-- Task brief --
Copy each line in the data that includes the word "Write".

** START The records **

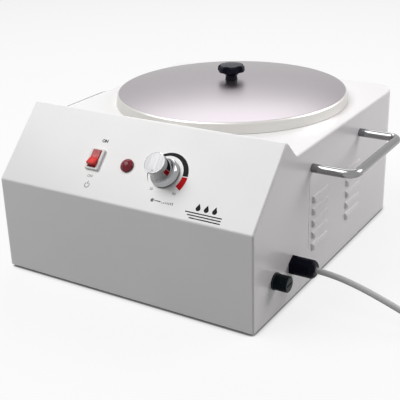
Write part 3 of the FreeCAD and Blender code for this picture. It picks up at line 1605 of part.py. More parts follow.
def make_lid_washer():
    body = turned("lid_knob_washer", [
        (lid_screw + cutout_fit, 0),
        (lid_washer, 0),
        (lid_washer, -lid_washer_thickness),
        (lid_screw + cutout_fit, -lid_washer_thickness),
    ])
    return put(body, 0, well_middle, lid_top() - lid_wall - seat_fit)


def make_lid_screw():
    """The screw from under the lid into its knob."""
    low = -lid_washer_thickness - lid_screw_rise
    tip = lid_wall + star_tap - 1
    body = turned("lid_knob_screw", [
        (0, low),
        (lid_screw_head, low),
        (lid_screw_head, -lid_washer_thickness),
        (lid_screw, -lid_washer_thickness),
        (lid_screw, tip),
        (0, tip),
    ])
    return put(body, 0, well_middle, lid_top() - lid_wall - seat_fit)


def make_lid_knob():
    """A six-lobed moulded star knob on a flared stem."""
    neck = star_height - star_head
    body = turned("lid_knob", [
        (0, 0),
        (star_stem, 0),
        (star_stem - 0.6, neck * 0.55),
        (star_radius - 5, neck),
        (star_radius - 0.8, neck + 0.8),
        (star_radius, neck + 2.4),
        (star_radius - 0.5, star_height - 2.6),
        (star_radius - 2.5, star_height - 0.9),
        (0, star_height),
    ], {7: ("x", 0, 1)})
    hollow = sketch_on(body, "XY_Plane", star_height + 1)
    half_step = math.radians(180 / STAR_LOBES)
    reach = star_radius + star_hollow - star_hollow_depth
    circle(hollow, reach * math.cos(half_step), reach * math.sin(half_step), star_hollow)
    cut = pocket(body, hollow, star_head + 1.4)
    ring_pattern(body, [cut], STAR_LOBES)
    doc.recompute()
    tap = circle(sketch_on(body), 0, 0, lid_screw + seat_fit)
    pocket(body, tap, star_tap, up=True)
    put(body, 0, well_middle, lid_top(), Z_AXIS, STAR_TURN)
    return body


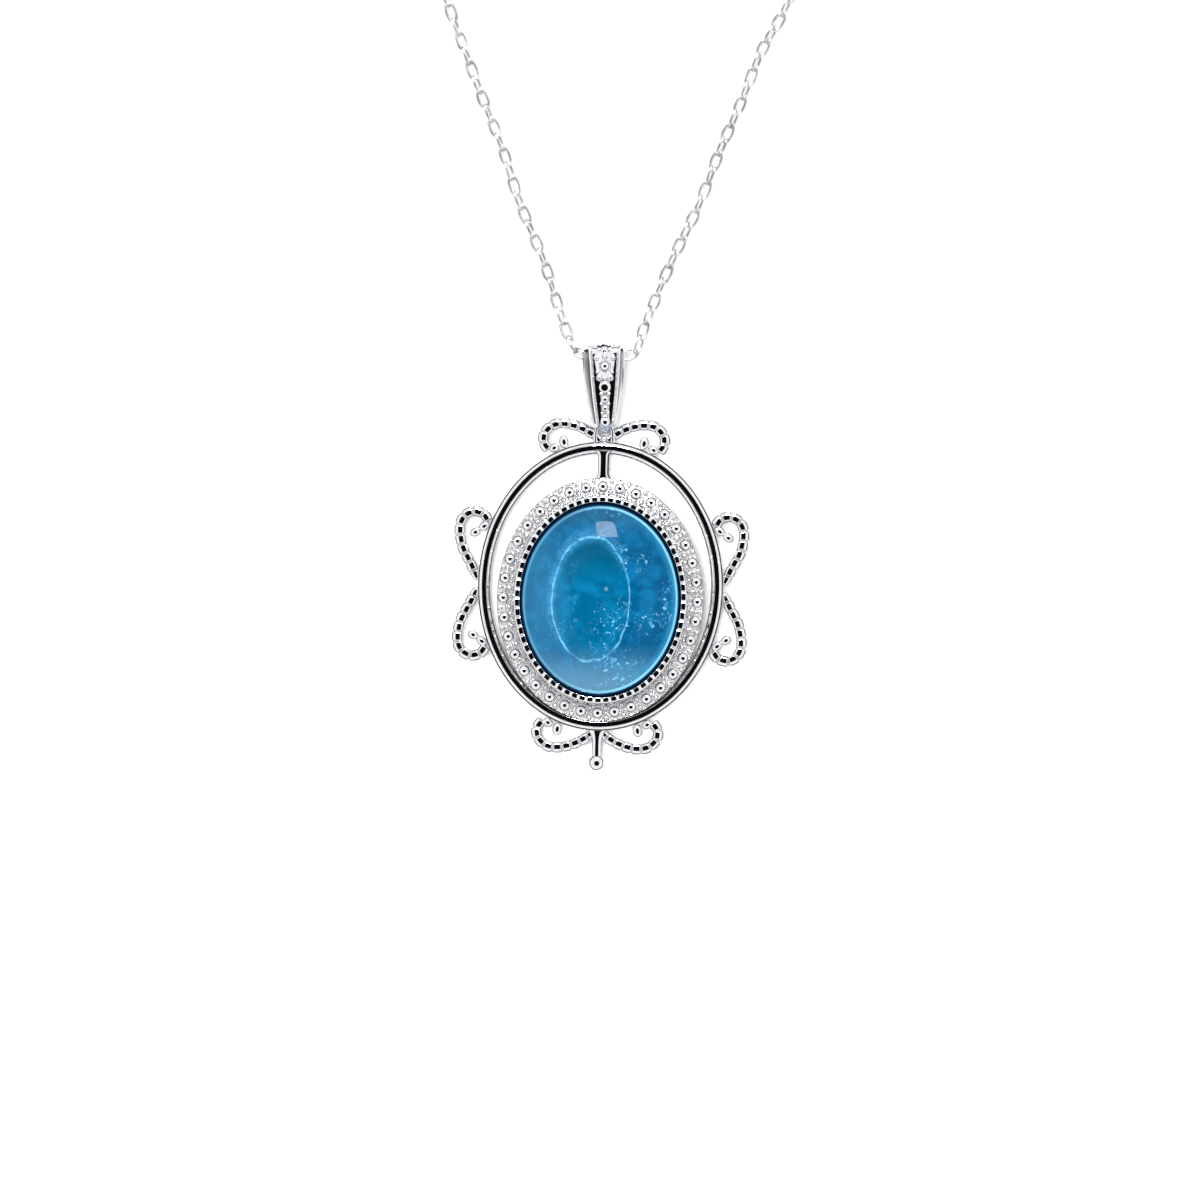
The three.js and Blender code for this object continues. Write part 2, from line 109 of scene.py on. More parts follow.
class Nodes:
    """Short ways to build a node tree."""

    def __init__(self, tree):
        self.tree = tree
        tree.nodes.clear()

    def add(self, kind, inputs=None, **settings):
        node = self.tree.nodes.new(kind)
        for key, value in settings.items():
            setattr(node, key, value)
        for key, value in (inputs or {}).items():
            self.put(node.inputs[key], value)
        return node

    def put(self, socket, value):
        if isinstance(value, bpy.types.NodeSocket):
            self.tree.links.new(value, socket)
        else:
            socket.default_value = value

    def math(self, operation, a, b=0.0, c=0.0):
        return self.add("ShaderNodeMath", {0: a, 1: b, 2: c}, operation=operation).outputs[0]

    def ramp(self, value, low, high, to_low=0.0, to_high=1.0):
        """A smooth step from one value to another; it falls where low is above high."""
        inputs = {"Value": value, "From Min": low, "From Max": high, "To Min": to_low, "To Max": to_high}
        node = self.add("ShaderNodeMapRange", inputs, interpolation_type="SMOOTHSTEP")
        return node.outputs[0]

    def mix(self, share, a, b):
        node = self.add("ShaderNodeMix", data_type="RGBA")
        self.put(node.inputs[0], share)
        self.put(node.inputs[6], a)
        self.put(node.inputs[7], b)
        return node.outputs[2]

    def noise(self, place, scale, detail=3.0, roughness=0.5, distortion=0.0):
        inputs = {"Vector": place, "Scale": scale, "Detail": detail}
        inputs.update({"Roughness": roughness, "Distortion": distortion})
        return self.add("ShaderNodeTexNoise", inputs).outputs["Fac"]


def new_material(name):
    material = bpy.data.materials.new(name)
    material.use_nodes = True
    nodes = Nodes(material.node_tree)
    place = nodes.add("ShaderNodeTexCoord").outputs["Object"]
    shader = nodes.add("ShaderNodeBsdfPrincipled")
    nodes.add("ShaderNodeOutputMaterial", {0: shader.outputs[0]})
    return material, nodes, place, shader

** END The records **
** START The records **

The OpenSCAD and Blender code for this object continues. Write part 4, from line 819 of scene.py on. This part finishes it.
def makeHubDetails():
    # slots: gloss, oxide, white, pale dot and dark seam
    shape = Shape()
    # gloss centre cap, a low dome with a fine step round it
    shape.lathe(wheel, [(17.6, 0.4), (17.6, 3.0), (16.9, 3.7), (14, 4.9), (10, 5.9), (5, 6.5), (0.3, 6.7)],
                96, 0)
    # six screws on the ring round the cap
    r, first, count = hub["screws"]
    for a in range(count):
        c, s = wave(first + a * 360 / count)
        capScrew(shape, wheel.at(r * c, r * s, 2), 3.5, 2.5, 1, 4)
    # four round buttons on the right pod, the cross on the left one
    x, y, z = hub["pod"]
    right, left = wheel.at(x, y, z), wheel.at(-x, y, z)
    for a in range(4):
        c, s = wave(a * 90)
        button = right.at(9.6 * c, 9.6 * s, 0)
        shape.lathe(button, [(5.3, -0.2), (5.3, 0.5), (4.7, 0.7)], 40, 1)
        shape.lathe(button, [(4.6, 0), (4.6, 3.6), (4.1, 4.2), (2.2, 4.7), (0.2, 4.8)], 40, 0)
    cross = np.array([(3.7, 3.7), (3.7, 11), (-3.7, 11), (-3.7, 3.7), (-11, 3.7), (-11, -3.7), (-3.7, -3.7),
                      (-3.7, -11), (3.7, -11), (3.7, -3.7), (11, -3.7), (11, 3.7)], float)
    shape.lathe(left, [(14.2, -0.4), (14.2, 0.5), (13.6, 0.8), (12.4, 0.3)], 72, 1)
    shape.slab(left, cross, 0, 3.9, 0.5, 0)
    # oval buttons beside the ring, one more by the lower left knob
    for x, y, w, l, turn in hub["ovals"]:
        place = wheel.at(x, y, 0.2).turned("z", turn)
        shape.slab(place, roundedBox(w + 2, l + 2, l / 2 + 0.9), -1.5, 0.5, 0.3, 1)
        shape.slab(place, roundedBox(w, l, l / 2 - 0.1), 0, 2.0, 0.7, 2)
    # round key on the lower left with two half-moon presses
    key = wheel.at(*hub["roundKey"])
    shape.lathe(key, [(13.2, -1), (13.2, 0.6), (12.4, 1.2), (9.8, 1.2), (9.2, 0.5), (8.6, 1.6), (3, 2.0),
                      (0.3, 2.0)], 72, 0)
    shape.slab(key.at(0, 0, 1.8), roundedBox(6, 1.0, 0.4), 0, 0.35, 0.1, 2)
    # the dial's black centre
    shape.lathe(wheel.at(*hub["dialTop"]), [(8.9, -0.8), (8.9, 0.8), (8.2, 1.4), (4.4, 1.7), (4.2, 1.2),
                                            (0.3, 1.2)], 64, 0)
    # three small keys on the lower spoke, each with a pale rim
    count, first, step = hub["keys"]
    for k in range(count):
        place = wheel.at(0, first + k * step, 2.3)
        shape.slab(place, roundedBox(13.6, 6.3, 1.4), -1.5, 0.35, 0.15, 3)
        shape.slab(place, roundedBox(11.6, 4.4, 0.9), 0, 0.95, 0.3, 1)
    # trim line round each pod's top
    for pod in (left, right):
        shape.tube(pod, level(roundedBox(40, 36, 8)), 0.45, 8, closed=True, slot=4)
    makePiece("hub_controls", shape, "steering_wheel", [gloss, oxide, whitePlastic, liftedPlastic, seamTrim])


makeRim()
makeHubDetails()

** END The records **

-- Worked answer --
Write part 3 of the FreeCAD and Blender code for this picture. It picks up at line 1605 of part.py. More parts follow.
The three.js and Blender code for this object continues. Write part 2, from line 109 of scene.py on. More parts follow.
The OpenSCAD and Blender code for this object continues. Write part 4, from line 819 of scene.py on. This part finishes it.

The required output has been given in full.